[start]
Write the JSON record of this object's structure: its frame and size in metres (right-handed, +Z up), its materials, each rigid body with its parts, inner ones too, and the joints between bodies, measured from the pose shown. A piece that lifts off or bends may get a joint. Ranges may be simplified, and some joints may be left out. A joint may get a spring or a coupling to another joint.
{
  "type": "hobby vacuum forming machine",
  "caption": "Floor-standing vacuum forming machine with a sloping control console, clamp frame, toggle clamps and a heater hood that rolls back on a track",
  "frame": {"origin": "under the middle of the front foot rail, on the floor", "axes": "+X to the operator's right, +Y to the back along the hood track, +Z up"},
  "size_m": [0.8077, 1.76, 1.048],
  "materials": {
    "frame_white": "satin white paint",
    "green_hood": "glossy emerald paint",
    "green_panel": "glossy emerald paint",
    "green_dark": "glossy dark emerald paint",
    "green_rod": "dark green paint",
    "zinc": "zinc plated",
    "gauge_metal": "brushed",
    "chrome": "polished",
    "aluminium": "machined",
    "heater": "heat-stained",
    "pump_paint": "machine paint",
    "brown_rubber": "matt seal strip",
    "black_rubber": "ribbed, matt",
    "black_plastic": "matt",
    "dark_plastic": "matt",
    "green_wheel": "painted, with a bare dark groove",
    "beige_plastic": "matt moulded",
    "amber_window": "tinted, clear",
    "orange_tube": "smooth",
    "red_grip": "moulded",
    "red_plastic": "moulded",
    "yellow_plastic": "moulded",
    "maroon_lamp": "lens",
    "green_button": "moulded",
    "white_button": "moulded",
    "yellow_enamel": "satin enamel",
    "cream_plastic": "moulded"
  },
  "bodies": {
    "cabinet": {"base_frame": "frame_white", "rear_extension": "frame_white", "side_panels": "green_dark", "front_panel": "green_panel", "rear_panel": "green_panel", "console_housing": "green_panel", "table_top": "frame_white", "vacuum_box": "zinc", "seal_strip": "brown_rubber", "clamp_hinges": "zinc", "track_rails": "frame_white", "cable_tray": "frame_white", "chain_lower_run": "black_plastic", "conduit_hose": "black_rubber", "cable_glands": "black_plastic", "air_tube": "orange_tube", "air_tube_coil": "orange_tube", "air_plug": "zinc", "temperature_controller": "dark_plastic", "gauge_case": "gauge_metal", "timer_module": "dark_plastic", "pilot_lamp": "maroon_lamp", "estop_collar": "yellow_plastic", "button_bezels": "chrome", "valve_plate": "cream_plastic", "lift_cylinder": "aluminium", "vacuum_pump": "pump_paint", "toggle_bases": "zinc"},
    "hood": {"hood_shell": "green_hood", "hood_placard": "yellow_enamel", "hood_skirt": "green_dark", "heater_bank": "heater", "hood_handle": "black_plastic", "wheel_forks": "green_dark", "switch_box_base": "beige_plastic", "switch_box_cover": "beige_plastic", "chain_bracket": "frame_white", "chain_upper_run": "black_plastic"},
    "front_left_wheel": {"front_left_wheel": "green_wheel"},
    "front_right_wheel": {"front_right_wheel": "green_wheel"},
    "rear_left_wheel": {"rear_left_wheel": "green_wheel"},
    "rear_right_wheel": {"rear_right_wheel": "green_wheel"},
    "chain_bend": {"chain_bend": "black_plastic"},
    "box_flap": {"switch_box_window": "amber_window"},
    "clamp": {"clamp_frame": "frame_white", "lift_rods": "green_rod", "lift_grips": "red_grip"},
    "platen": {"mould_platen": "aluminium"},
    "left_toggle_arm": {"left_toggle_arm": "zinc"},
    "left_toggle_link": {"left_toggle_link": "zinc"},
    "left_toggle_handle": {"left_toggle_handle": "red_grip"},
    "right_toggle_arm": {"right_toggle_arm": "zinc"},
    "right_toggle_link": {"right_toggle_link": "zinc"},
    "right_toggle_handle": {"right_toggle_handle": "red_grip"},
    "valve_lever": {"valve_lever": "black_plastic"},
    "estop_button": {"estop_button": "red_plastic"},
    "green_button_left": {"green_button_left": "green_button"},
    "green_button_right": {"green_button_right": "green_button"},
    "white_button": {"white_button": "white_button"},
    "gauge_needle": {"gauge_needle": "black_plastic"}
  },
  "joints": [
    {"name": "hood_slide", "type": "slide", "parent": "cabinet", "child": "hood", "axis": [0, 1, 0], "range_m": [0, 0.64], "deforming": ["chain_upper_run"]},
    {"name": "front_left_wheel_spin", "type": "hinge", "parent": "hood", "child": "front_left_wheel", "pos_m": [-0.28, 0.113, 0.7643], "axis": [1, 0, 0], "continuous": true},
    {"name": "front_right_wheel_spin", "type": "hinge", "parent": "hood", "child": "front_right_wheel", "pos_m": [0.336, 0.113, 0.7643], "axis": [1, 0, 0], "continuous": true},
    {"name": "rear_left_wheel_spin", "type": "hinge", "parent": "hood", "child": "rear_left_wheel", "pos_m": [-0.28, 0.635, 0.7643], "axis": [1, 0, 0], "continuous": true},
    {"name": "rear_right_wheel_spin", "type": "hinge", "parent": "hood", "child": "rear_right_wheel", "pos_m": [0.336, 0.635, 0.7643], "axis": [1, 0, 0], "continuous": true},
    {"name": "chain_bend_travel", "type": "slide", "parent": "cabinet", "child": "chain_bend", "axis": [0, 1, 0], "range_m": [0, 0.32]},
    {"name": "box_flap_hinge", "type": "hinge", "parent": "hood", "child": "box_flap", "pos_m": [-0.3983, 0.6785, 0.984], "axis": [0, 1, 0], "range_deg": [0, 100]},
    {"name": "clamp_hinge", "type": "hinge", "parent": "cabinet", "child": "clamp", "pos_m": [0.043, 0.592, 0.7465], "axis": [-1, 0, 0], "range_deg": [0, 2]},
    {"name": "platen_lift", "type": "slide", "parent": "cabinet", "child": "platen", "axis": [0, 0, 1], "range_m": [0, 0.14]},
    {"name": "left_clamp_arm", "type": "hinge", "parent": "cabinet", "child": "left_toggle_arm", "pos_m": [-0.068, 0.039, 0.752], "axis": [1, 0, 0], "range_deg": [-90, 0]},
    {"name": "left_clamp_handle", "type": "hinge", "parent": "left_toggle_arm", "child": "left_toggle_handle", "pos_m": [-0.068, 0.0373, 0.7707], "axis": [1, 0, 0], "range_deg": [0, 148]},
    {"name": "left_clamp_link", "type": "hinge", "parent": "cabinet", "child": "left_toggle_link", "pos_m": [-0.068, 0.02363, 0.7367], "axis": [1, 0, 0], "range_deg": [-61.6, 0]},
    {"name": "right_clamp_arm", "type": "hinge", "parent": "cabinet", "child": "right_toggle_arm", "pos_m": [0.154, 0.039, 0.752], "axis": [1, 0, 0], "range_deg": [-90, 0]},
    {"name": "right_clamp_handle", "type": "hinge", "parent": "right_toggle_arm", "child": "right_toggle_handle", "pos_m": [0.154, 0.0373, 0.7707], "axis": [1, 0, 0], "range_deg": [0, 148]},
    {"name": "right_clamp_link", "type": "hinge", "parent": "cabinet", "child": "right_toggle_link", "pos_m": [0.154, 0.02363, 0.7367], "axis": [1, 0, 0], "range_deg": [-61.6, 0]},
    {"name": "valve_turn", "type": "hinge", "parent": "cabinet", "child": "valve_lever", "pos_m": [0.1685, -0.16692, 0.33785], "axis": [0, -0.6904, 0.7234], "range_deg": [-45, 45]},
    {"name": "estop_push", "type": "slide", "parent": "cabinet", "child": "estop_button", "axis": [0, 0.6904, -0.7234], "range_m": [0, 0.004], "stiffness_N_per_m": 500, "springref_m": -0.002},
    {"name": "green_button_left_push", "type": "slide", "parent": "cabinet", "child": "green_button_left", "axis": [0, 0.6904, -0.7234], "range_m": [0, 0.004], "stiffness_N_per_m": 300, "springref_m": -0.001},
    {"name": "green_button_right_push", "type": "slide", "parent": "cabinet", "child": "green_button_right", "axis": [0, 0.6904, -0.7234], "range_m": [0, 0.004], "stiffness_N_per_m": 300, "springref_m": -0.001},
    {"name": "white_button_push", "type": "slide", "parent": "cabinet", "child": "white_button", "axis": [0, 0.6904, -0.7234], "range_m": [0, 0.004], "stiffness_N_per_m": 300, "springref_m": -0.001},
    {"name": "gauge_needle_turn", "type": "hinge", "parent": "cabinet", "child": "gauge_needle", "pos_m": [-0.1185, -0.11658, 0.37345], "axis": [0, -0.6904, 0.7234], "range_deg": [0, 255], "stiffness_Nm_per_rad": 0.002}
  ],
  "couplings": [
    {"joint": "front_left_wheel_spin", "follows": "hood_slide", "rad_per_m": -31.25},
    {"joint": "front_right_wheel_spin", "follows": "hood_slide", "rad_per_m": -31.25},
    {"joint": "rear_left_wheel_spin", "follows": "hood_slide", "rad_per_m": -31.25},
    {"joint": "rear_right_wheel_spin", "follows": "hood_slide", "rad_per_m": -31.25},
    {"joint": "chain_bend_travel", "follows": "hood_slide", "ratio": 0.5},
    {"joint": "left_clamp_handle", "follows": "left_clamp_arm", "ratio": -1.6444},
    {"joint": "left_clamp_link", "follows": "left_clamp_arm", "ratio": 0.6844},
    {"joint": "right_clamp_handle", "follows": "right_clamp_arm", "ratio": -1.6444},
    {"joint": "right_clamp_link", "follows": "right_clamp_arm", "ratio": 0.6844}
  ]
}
[end]
Given request: Work out how many lines of the data above hold the word "that", and write only the count.

Correct output: 2